Dataset extract:
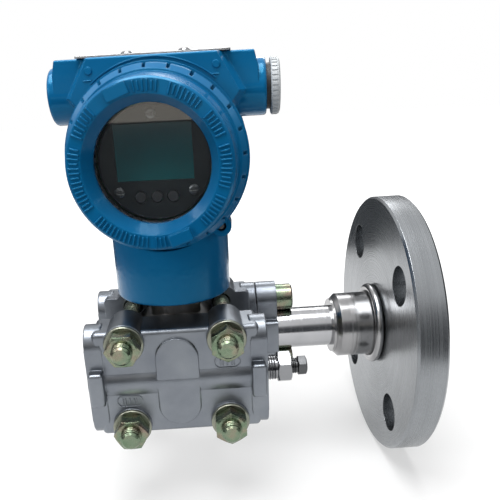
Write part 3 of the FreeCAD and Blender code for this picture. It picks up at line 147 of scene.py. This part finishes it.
def on_lathe(name, colour, roughness, rings):
    """Steel turned about the tube's axis, with its tool rings."""
    finish, nodes, links, shader, place = new_finish(name, colour, 1.0, roughness)
    outward = vector_step(nodes, links, "MULTIPLY", place, (0, 1, 1))
    along = nodes.new("ShaderNodeSeparateXYZ")
    links.new(place, along.inputs["Vector"])
    ring = nodes.new("ShaderNodeCombineXYZ")
    links.new(vector_step(nodes, links, "LENGTH", outward), ring.inputs["X"])
    links.new(along.outputs["X"], ring.inputs["Y"])
    fine = mottle(nodes, links, ring.outputs["Vector"], rings, 2.0)
    broad = mottle(nodes, links, ring.outputs["Vector"], rings / 9, 2.0)
    cloud = mottle(nodes, links, place, 28, 3.0)
    links.new(spread(nodes, links, fine, roughness - 0.05, roughness + 0.09), shader.inputs["Roughness"])
    both = number_step(nodes, links, "ADD", spread(nodes, links, broad, 0.0, 0.35),
                       spread(nodes, links, cloud, 0.0, 0.65))
    dark = tuple(part * 0.8 for part in colour)
    links.new(tints(nodes, links, both, (0.1, dark), (0.9, colour)), shader.inputs["Base Color"])
    links.new(vector_step(nodes, links, "CROSS_PRODUCT", outward, (1, 0, 0)), shader.inputs["Tangent"])
    shader.inputs["Anisotropic"].default_value = 0.6
    relief(nodes, links, shader, fine, 0.000006, 0.0004)
    return finish


dress(on_lathe("turned stainless", (0.31, 0.325, 0.34), 0.24, 2200), "process_flange")

# ---------------------------------------------------------------------------
# Hub and extension tube: the hub is turned bar, welded to the disc with one
# smooth bead; the tube is drawn and polished. The oil tube runs inside.
# ---------------------------------------------------------------------------
dress(on_lathe("hub steel", (0.36, 0.36, 0.365), 0.18, 1300), "seal_hub")
dress(on_lathe("polished tube", (0.48, 0.485, 0.50), 0.13, 700), "extension_tube", "fill_tube")

# ---------------------------------------------------------------------------
# Membranes: thin stainless sheet pressed into rings and welded at the rim,
# at the process flange and on both sides of the sensor cell.
# ---------------------------------------------------------------------------
dress(on_lathe("membrane steel", (0.66, 0.67, 0.68), 0.16, 900), "seal_diaphragm")
dress(on_lathe("isolator steel", (0.6, 0.61, 0.62), 0.2, 900), "front_isolator", "rear_isolator")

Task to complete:
Tell how many lines include "part". The number is the whole answer.

The reply:
2